Stack

A stack is an abstract data type that represents a collection of elements with two primary operations: push, which adds an element to the top of the stack, and pop, which removes the topmost element. 

Imagine you are in a cafeteria or a buffet where plates are stacked on top of each other. When you want to add a plate to the stack, you place it on top of the existing plates. This action is similar to the "push" operation in a stack data structure, where you add an element to the top of the stack.

Now, let's say you need to take a plate from the stack. In order to do so, you can only take the topmost plate from the stack. This reflects the "pop" operation in a stack, where you remove the topmost element from the stack.

The stack follows the Last-In-First-Out (LIFO) principle

The LIFO property is demonstrated by the fact that the plate you placed last (the most recently added) is the first one you can remove. 

Operations in Stack:

Push(): This operation adds an element to the top of the stack. The new element becomes the top, and the existing elements are pushed down.

Pop(): The pop operation removes the topmost element from the stack. It returns the removed element and updates the stack's top to the next element below it.

Peek() or Top(): This operation allows you to examine the topmost element without removing it from the stack. It returns the value of the top element but does not modify the stack's structure.

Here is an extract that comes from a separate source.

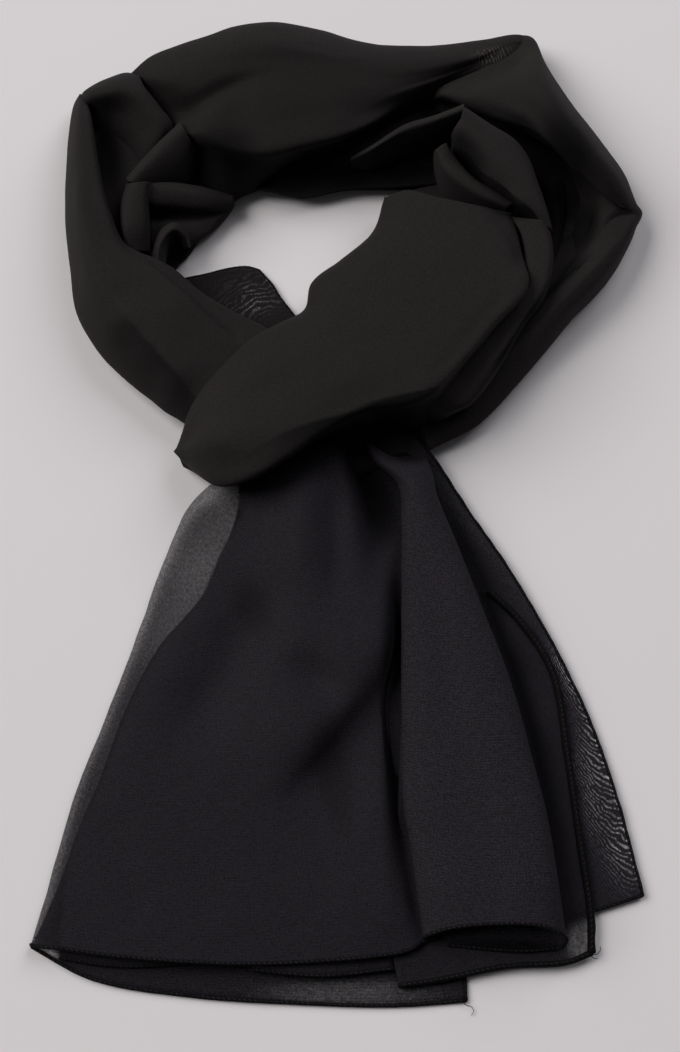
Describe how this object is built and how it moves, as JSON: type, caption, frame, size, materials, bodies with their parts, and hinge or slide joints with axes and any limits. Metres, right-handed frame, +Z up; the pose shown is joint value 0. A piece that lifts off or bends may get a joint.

IsEmpty(): This operation checks if the stack is empty, meaning it contains no elements. It returns a Boolean value (true or false) based on the stack's state.

Stack Implementation in C++:

Here, step by step process of implementation of stack in C++ has been shown:

1.Include the necessary header files:

#include <iostream> // For input/output operations
#include <stack>    // For using the stack container

2.Declare the stack:

std::stack<int> myStack;
std::stack<std::string> stringStack;

3.Push elements onto the stack, use the push function:

myStack.push(5); // Pushing the integer 5 onto the stack
stringStack.push("Hello"); // Pushing the string "Hello" onto the stack

4. Check if the stack is empty, use the empty function:

if (myStack.empty()) {
    std::cout << "Stack is empty!" << std::endl;
}

5.access the top element of the stack without removing it, use the top function:

int topElement = myStack.top(); // Accessing the top element of the stack
std::cout << "Top element: " << topElement << std::endl;

Full Implementation:

#include <iostream>
#include <stack>

int main() {
    std::stack<int> myStack;
    myStack.push(5);
    myStack.push(10);
    myStack.push(15);

    while (!myStack.empty()) {
        int topElement = myStack.top();
        std::cout << "Top element: " << topElement << std::endl;
        myStack.pop();
    }

    return 0;
}

Output:

Top element: 15
Top element: 10
Top element: 5

Demonstrating all functions of Stack:

1.Popping Elements from the Stack:

#include <iostream>
#include <stack>

int main() {
    std::stack<int> myStack;

    myStack.push(10);
    myStack.push(20);
    myStack.push(30);

    while (!myStack.empty()) {
        int topElement = myStack.top();
        std::cout << "Popped element: " << topElement << std::endl;
        myStack.pop();
    }

    return 0;
}

Output:

Popped element: 30
Popped element: 20
Popped element: 10

In this code the top element of the stack is retrieved using the top() function and assigns it to the variable topElement. Then, it prints the value of topElement as the "Popped element".

After printing the top element, it removes the element from the top of the stack using the pop() function, which effectively "pops" or removes the topmost element from the stack.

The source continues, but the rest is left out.